I usually open the pizza on a kitchen countertop and then transfer it to the peel for adding the sauce and toppings.  So I sprinkle (generously) some corn meal on the peel beforehand.  After opening the pizza, I make sure that the bottom is well dusted with flour, then fold it in quarters and carry it to the peel.  (I don't have the luxury of a lot of open space).  Once the dough is opened on the peel, I give the peel a flick to make sure that the pizza is able to slide and is not already glued down.  If I suspect a problem, I can add a bit more corn meal under the specific area and retest it.


 


After adding the toppings, I again test the peel to make sure the pizza will be mobile when transfering to the stone.  This system has worked on wooden and metal peels, as well as on inverted baking sheets in getting the dough into the oven.  One advantage is that the corn meal doesn't burn the way flour does, it toasts. It adds a nice crunch to the taste of the pizza crust.   So when you have finished baking your single or multiple pizzas and let the oven and the stone cool down, you should wipe up the now well toasted crumbs of corn meal before using the oven again.  


 


Have fun.

wassisname's picture
wassisname

Just makes life so easy.  No muss, no fuss.  Even with my supercrazyultrasticky WW dough.

kmrice's picture
kmrice

Rice Flour.


Dust your peel with rice flour (or half rice and half wheat) and your pizza or bread will slide right off.


Karl

pattyfermenty's picture
pattyfermenty

you want to use the peel, not parchment paper. parchment paper is a nuisance and interferes with the bottom crust.
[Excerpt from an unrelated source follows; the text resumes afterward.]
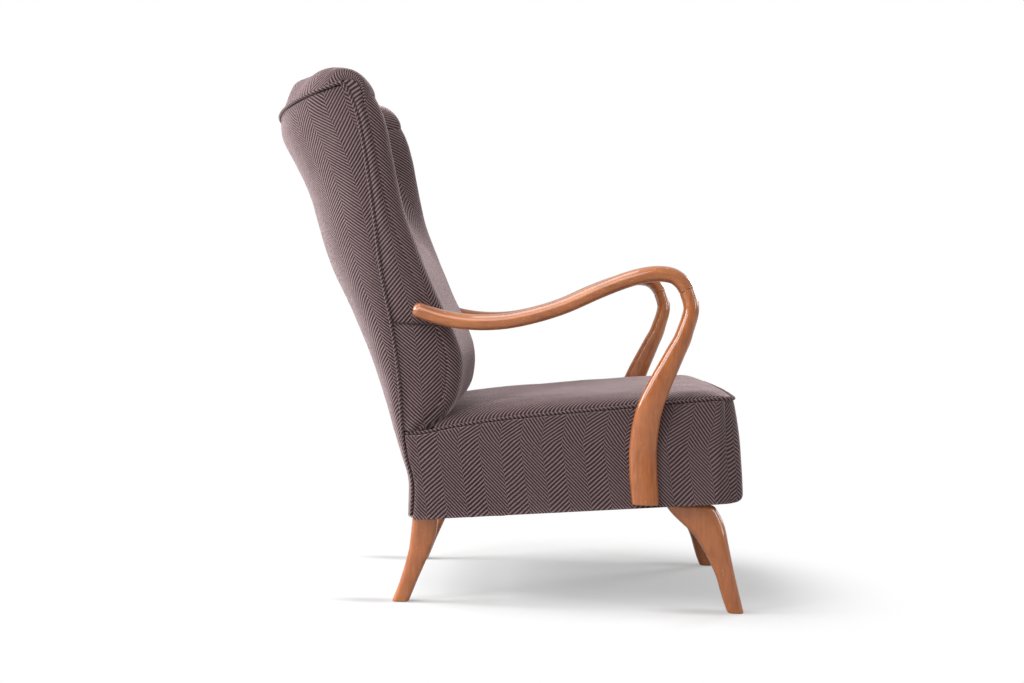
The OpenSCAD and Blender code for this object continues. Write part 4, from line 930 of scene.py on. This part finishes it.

3 things will fix the problem. get a wooden peel and like someone said, fill every pore with flour -- you want it seasoned over time.


use semolina (flour will work also, but semolina is easier) 


most important: put the toppings on the pizza while the pizza is on the coutertop. THEN, after it is topped, slide the pizza on the lightly floured peel and directly slide onto the stone. the key is to shorten the time that the pizza is on the peel.